Telefonini e hashish in carcere
Erano nascosti nella mortadella

Di solito, dal salumiere, ti chiedono se la vuoi con o senza pistacchi. La mortadella consegnata in carcere il 24 gennaio del 2015, invece, era farcita di contenuti decisamente più ricercati: un telefonino Nokia di vecchia generazione (quelli che nell’era degli smartphone noi tutti un po’ rimpiangiamo per dimensioni e praticità) e tre panetti di hashish, per un peso complessivo di 50 grammi.

Se ne accorse un agente della polizia penitenziaria, addetto ai controlli della merce recapitata ai detenuti da parenti e familiari, e subito capì che i gusti alimentari, in quella storia, non c’entravano proprio nulla.

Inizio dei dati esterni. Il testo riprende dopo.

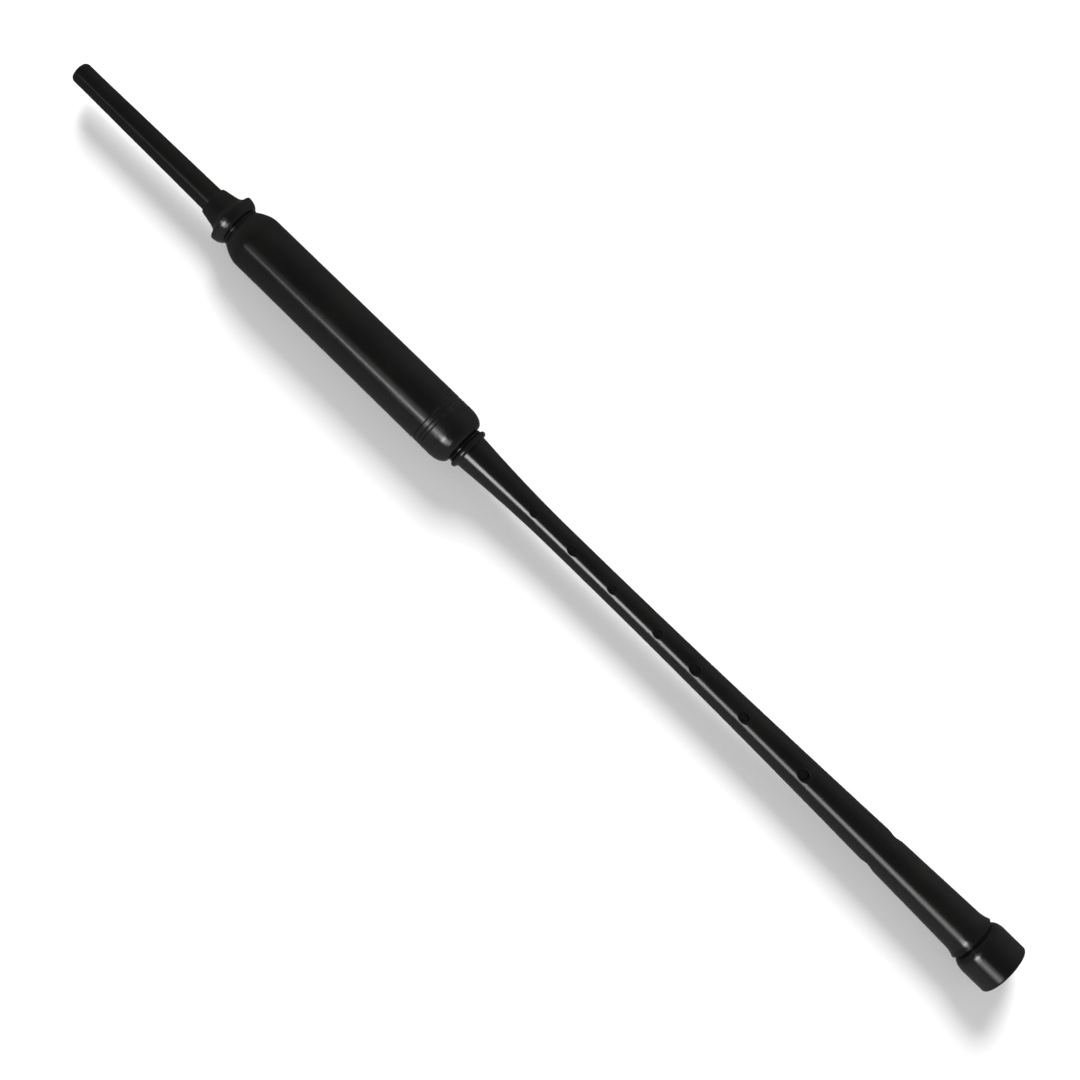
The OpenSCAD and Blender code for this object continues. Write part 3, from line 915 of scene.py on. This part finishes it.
def make_chanter():
    holes = chanter_holes()
    stations = pipe_stations(holes)
    neck_depth = (BEAD_R - BEAD_ROUND - NECK_R) / BEAD_ROUND
    bead_start = 180 + math.degrees(math.asin(neck_depth)) - BEAD_GAP_DEGREES
    outer = [(CHANTER_END, LOWER_TENON_R), (SOLE_TOP, LOWER_TENON_R), (SOLE_TOP, SOLE_NECK_R)]
    outer += stretch_of(foot_flare_r, FOOT_EDGE_X, FOOT_TOP, 14)[:-1]
    outer += [(x, chanter_r(x)) for x in stations]
    outer += arc(BEAD_X, BEAD_R - BEAD_ROUND, BEAD_ROUND, BEAD_ROUND, bead_start, 0, 24)
    outer += [(SHOULDER, TENON_R), (TENON_GROOVE[0], TENON_R), (TENON_GROOVE[0], TENON_GROOVE_R)]
    outer += [(TENON_GROOVE[1], TENON_GROOVE_R), (TENON_GROOVE[1], TENON_R)]
    outer += [(TENON_TOP - TENON_CHAMFER, TENON_R), (TENON_TOP, TENON_R - TENON_CHAMFER)]
    bore = [(TENON_TOP, REED_SEAT_R), (REED_SEAT, REED_SEAT_R), (REED_SEAT, BORE_R)]
    bore += [(x, BORE_R) for x in reversed(stations)] + [(CHANTER_END, BORE_R)]
    plastic = black_plastic("chanter_plastic", shift=3, holes=True)
    make_turned("chanter_pipe", "chanter_body", "chanter", plastic, outer, bore, holes)


# ---------------------------------------------------------------- the other turned pieces

def make_turned(name, node, body, material, outer, bore, holes=()):
    """A turned piece that stands for a CAD node. outer runs up its outside and bore runs back down."""
    shell = Shell()
    shell.lathe(soften(outer, bore), holes)
    shell.build(name, body, material, node)


def make_sole():
    outer = arc(SOLE_EDGE, SOLE_R - SOLE_EDGE, SOLE_EDGE, SOLE_EDGE, 180, 90, 10)
    outer += arc(SOLE_TOP - SOLE_SHOULDER, SOLE_NECK_R, SOLE_SHOULDER, SOLE_R - SOLE_NECK_R, 90, 0, 18)
    bore = [(SOLE_TOP, SOLE_SOCKET_R), (SOLE_WALL, SOLE_SOCKET_R), (SOLE_WALL, SOLE_OPENING_R)]
    bore += [(SOLE_END, SOLE_OPENING_R)]
    make_turned("sole_ring", "sole", "chanter", black_plastic("sole_plastic", shift=31), outer, bore)


def make_chamber():
    half = RIM_WIDTH / 2
    outer = arc(CHAMBER_END + half, RIM_R - half, half, half, 180, 0, 16) + [(DOME_END, RIM_GROOVE_R)]
    outer += arc(DOME_END + DOME_LENGTH, DOME_R, DOME_LENGTH, CHAMBER_R - DOME_R, 180, 90, 24)
    for drop in ENGRAVED_DROPS:
        x = SHOULDER + drop
        outer += [(x - ENGRAVED_HALF, CHAMBER_R), (x, CHAMBER_R - ENGRAVED_DEPTH)]
        outer += [(x + ENGRAVED_HALF, CHAMBER_R)]
    shoulder_start = CHAMBER_TOP - CHAMBER_SHOULDER

    def shoulder_r(x):
        share = (x - shoulder_start) / CHAMBER_SHOULDER
        return CHAMBER_TOP_R - (CHAMBER_TOP_R - CHAMBER_NECK_R) * share ** CHAMBER_SHOULDER_POWER

    outer += stretch_of(shoulder_r, shoulder_start, CHAMBER_TOP, 24)
    bore = [(CHAMBER_TOP, MOUNT_SOCKET_R), (MOUNT_SOCKET, MOUNT_SOCKET_R), (MOUNT_SOCKET, SOCKET_R)]
    bore += [(CHAMBER_END, SOCKET_R)]
    dull = (DOME_END + DOME_LENGTH + 1.5, SHOULDER + ENGRAVED_DROPS[-1])
    plastic = black_plastic("chamber_plastic", shift=57, satin=dull)
    make_turned("reed_chamber_tube", "reed_chamber", "top_section", plastic, outer, bore)


def make_mount():
    half = MOUNT_RING / 2
    edge_x = CHAMBER_TOP + MOUNT_RING + MOUNT_BULGE

    def flare_r(x):
        share = (MOUNT_TOP - x) / (MOUNT_TOP - edge_x)
        return MOUNT_TOP_R + (MOUNT_R - MOUNT_TOP_R - LIP_FLARE) * share + LIP_FLARE * share ** LIP_POWER

    outer = [(MOUNT_END, MOUNT_TENON_R), (CHAMBER_TOP, MOUNT_TENON_R)]
    outer += arc(CHAMBER_TOP + half, MOUNT_RING_R - half, half, half, 180, 0, 14)
    outer += arc(edge_x, MOUNT_BULGE_R, MOUNT_BULGE, MOUNT_R - MOUNT_BULGE_R, 180, 90, 20)
    outer += stretch_of(flare_r, edge_x, MOUNT_TOP, 48)[1:]
    bore = [(MOUNT_TOP, MOUTHPIECE_SOCKET_R), (MOUNT_STOP, MOUTHPIECE_SOCKET_R), (MOUNT_STOP, BLOW_BORE_R)]
    bore += [(MOUNT_END, BLOW_BORE_R)]
    plastic = black_plastic("mount_plastic", shift=83)
    make_turned("flared_mount", "projecting_mount", "top_section", plastic, outer, bore)


def make_mouthpiece():
    low, high = MOUTHPIECE_GROOVE
    tenon_r = MOUTHPIECE_TENON_R
    outer = [(MOUTHPIECE_END, tenon_r - TENON_CHAMFER), (MOUTHPIECE_END + TENON_CHAMFER, tenon_r)]
    outer += [(low, tenon_r), (low, MOUTHPIECE_GROOVE_R), (high, MOUTHPIECE_GROOVE_R)]
    outer += [(high, tenon_r), (MOUTHPIECE_BASE, tenon_r), (MOUTHPIECE_BASE, MOUTHPIECE_R)]
    outer += [(TIP - MOUTHPIECE_STRAIGHT - TIP_ROUND, MOUTHPIECE_TIP_R)]
    outer += arc(TIP - TIP_ROUND, MOUTHPIECE_TIP_R - TIP_ROUND, TIP_ROUND, TIP_ROUND, 90, 0, 14)
    bore = [(TIP, BLOW_BORE_R), (MOUTHPIECE_END, BLOW_BORE_R)]
    plastic = black_plastic("mouthpiece_plastic", shift=109)
    make_turned("mouthpiece_tube", "mouthpiece", "mouthpiece", plastic, outer, bore)


def make_reed_body():
    low, high = REED_GROOVE
    outer = [(REED_END, REED_SPIGOT_R), (low, REED_SPIGOT_R), (low, REED_GROOVE_R), (high, REED_GROOVE_R)]
    outer += [(high, REED_SPIGOT_R), (REED_FLANGE[0], REED_SPIGOT_R), (REED_FLANGE[0], REED_FLANGE_R)]
    outer += [(REED_FLANGE[1], REED_FLANGE_R), (REED_FLANGE[1], REED_HEAD_R)]
    outer += [(BLADE_BEND - 1, REED_HEAD_R), (REED_HEAD_TOP, REED_HEAD_TOP_R)]
    bore = [(REED_HEAD_TOP, REED_TUBE_R), (REED_END, REED_TUBE_R)]
    plastic = moulded_plastic("reed_body_plastic", REED_DARK, REED_LIGHT, roughness=0.42, glow=0.1)
    make_turned("reed_tube", "reed_body", "reed", plastic, outer, bore)


# ---------------------------------------------------------------- windings of thread

def strand_section(radius, path_length, steps):
    """Rings of a two-ply thread, twisted as it goes and tapered at both ends."""
    def section(i):
        along = i / steps * path_length
        size = radius * min(1, 0.25 + along / STRAND_TAPER, 0.25 + (path_length - along) / STRAND_TAPER)
        twist = 2 * math.pi * along / STRAND_TWIST
        points = []
        for side in range(STRAND_SIDES):
            turn = 2 * math.pi * side / STRAND_SIDES
            reach = size * (1 - STRAND_LOBE + STRAND_LOBE * math.cos(2 * (turn - twist)))
            fibre = turn - twist
            strand = (along * 0.35, math.cos(fibre) * 1.4, math.sin(fibre) * 1.4)
            points.append((reach * math.cos(turn), reach * math.sin(turn), strand))
        return points
    return section


def wind(shell, low, high, centre_r, thread_r, turns, start_turn, wander):
    """One thread wound from station low to high, with small uneven steps as a hand leaves them."""
    path_length = abs(turns) * 2 * math.pi * centre_r
    steps = max(12, round(path_length / STRAND_STEP))
    path = []
    for i in range(steps + 1):
        share = i / steps
        turn = 2 * math.pi * turns * share + start_turn
        ease = math.sin(math.pi * share) ** 0.2
        drift = wander * ease * (math.sin(turn * 0.73) + 0.6 * math.sin(turn * 1.31 + 1))
        lift = 0.3 * wander * ease * math.sin(turn * 0.41 + 2)
        radius = centre_r + lift
        x = low + (high - low) * share + drift
        path.append(Vector((x, radius * math.cos(turn), radius * math.sin(turn))))
    shell.tube(path, strand_section(thread_r, path_length, steps))


def make_winding(name, node, body, material, thread_r, crossing):
    """A core ring under wound thread, all inside the CAD winding's own ring.

    crossing is how many slanting turns go back over the others, or 0 for none.
    """
    low, high, outer_r = span(node)
    start, end = low + CORE_EDGE, high - CORE_EDGE
    inner_r = WINDING_INNER[node]
    core_r = outer_r - CORE_DEPTH * thread_r
    shell = Shell()
    shell.lathe(soften([(start, inner_r), (start, core_r), (end, core_r), (end, inner_r)], []))
    lift = CROSSING_LIFT * thread_r if crossing else 0.0
    centre_r = outer_r - thread_r - lift
    turns = (high - low - 2 * thread_r) / (THREAD_PITCH * thread_r)
    inset = THREAD_INSET * thread_r
    wander = THREAD_WANDER * thread_r
    wind(shell, low + inset, high - inset, centre_r, thread_r, turns, 0.4, wander)
    if crossing:
        centre_r = outer_r - CROSSING_DEPTH * thread_r
        wander = CROSSING_WANDER * thread_r
        wind(shell, high - inset, low + inset, centre_r, CROSSING_SIZE * thread_r, -crossing, 2.2, wander)
    shell.build(name, body, material, node)


def make_windings():
    hemp = thread_material("waxed_hemp", HEMP_DARK, HEMP_LIGHT, HEMP_WAXED)
    thread = thread_material("binding_thread", THREAD_DARK, THREAD_LIGHT, THREAD_WAXED)
    for name, node, body, thread_r, crossing in (
        ("tenon_hemp_thread", "tenon_hemp", "tenon_winding", 0.3, 2.6),
        ("mouthpiece_hemp_thread", "mouthpiece_hemp", "mouthpiece_winding", 0.24, 3.4),
        ("reed_seat_thread", "reed_seat_hemp", "reed", 0.2, 1.6),
    ):
        make_winding(name, node, body, hemp, thread_r, crossing)
    make_winding("reed_binding_thread", "reed_binding", "reed", thread, 0.26, 0)


# ---------------------------------------------------------------- reed blades and bridle

def blade_sizes(x):
    """Inside half-width, inside height, thickness and bend of a blade at station x."""
    bend = max(0.0, (x - BLADE_BEND) / (BLADE_TIP - BLADE_BEND))
    width = BLADE_BASE_R + (BLADE_LIP_W - BLADE_BASE_R) * math.sin(math.pi / 2 * bend)
    fall = max(0.0, math.cos(math.pi / 2 * bend)) ** BLADE_FLATTEN
    height = BLADE_LIP_GAP + (BLADE_BASE_R - BLADE_LIP_GAP) * fall
    return width, height, BLADE_BASE_T + (BLADE_LIP_T - BLADE_BASE_T) * bend, bend


def blade_point(x, grow, turn):
    """A point on the blades' oval at station x, grown outwards; turn is in radians."""
    width, height, _, bend = blade_sizes(x)
    s = math.sin(turn)
    rise = math.copysign(abs(s) ** (1 + bend), s) * (height + grow)
    return (x, (width + grow) * math.cos(turn), rise)


def make_blade(name, node, side, plastic):
    """One blade, half a tube at the binding that opens into a wide flat lip. side is 1 above, -1 below."""
    shell = Shell()
    rings = []
    for i in range(BLADE_STATIONS + 1):
        x = BLADE_BASE + (BLADE_TIP - BLADE_BASE) * i / BLADE_STATIONS
        thickness = blade_sizes(x)[2]
        turns = [math.pi * j / BLADE_ACROSS for j in range(BLADE_ACROSS + 1)]
        skin = [blade_point(x, thickness, t) for t in turns]
        lining = [blade_point(x, 0, t) for t in reversed(turns)]
        at_end = 1.0 if i in (0, BLADE_STATIONS) else 0.0
        ring = [shell.add((px, py, side * (pz + BLADE_PARTING)), at_end) for px, py, pz in skin + lining]
        rings.append(ring)
    for a, b in zip(rings, rings[1:]):
        shell.strip(a, b)
    for ring in (rings[0], rings[-1]):
        for j in range(BLADE_ACROSS):
            shell.faces.append((ring[j], ring[j + 1], ring[-2 - j], ring[-1 - j]))
    piece = shell.build(name, "reed", plastic, node)
    bevel = piece.modifiers.new("edges", "BEVEL")
    bevel.width = BLADE_BEVEL * MM
    bevel.segments = 2
    bevel.limit_method = "ANGLE"
    bevel.angle_limit = math.radians(40)
    bevel.harden_normals = False


def make_blades():
    plastic = moulded_plastic("reed_blade_plastic", BLADE_DARK, BLADE_LIGHT, roughness=0.32, glow=0.25)
    make_blade("blade_front", "reed_blade_front", 1, plastic)
    make_blade("blade_back", "reed_blade_back", -1, plastic)


def make_bridle():
    """A rubber band round both blades, rounded at its edges."""
    low, high, _ = span("reed_bridle")
    left, right = low + BRIDLE_CORNER, high - BRIDLE_CORNER
    inner, outer = BRIDLE_GAP + BRIDLE_CORNER, BRIDLE_GAP + BRIDLE_T - BRIDLE_CORNER
    profile = []
    for cx, grow, start in ((right, inner, -90), (right, outer, 0), (left, outer, 90), (left, inner, 180)):
        profile += arc(cx, grow, BRIDLE_CORNER, BRIDLE_CORNER, start, start + 90, CORNER_STEPS)
    shell = Shell()
    rings = []
    for j in range(BRIDLE_AROUND):
        turn = 2 * math.pi * j / BRIDLE_AROUND
        rings.append([shell.add(blade_point(x, blade_sizes(x)[2] + grow, turn)) for x, grow in profile])
    for a, b in zip(rings, rings[1:] + rings[:1]):
        shell.strip(a, b)
    shell.build("bridle_band", "reed", rubber_material(), "reed_bridle")


# ---------------------------------------------------------------- scene

make_camera()
make_sun("key", azimuth=308, elevation=33, spread=25, strength=4.05)
make_sun("fill", azimuth=0, elevation=90, spread=5, strength=1.1, shadow=False)
for panel_name, panel in PANELS.items():
    make_panel(panel_name, *panel)
make_world()
make_floor()

make_sole()
make_chanter()
make_chamber()
make_mount()
make_mouthpiece()
make_windings()
make_reed_body()
make_blades()
make_bridle()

Premessa: portare cellulari ai detenuti in carcere è vietato, figuriamoci la droga. La strana scoperta della penitenziaria fa quindi scattare un’indagine. Si appura che quel giorno a recapitare il pacco in via Gleno è stata una ragazza, Francesca. «Non sapevo cosa contenesse», sostiene (e verrà creduta). Agli inquirenti riferisce che è stato il suo fidanzato, Antonio Stagno, trentacinquenne detenuto nella casa circondariale, a contattarla, avvisandola che fuori dal carcere avrebbe incontrato un individuo, il quale le avrebbe consegnato un pacco diretto lui. Da buona fidanzata aveva assecondato la richiesta, non sospettando che dietro ci fosse qualcosa di illecito.

Il 24 gennaio Francesca consegna il pacco in carcere. La guardia addetta alle ispezioni lo apre e vede che contiene due mortadelle intere. Non sono fatte con carne di maiale perché vengono da una macelleria islamica (rimasta ignota) e riportano una scritta particolare: «Allahl». L’agente vuole vederci chiaro, anche perché di mortadelle così ne erano già arrivate in precedenza e la cosa – al di là della qualità del prodotto – cominciava a puzzare un po’. Prende un coltello e comincia a tagliare. Una fetta, due fette e... toh! Ecco il Nokia e poi l’hashish.

Le guardie vanno nella cella di Stagno, la perquisiscono e gli chiedono conto di quelle mortadelle galeotte destinate a lui, per mano dell’obbediente fidanzata. «È stato il mio compagno di cella marocchino a chiedermi il favore!». Ecco entrare in scena il giovane nordafricano Moucine El Fahsi, collezionista di mortadelle (in cella ne aveva altre due) il quale in effetti aveva esaurito il suo quantitativo in chilogrammi di merce che a ciascun detenuto è consentito farsi recapitare da fuori «e così – racconta Stagno alle guardie – ha chiesto a me il favore di poter usare un po’ della mia quota per farsi recapitare un pacco. Gli ho detto: va bene, te lo faccio portare dalla mia fidanzata, ma come faccio a contattarla? A quel punto lui ha estratto un telefonino e l’abbiamo chiamata».

Marocchino e fidanzati italiani finiscono indagati tutti e tre. Il procedimento va avanti e, mercoledì scorso, approda davanti al giudice dell'udienza preliminare Alberto Viti. La posizione del nordafricano viene stralciata perché lui, nel frattempo, è stato espulso e la legge prevede (una volta provato il rimpatrio coatto) la pronuncia di non luogo a procedere. La peggio tocca ad Antonio Stagno, condannato a tre anni in abbreviato. Il giudice ha ritenuto che abbia detto la verità, quando ha sostenuto che il pacco era per il suo compagno di cella marocchino, ma non gli ha creduto quando ha affermato di non essere a conoscenza del contenuto illecito (sapeva infatti – è il ragionamento – che in altre occasioni il nordafricano aveva introdotto oggetti vietati, come un telefonino, e che era finito nei guai per questioni di droga). Quanto alla fidanzata, vale la regola che ambasciatrice non porta pena: è stata assolta. Lei sì – secondo il gup – non aveva alcuna idea di cosa contenesse il pacco e si era fidata. Cosa non si fa per amore.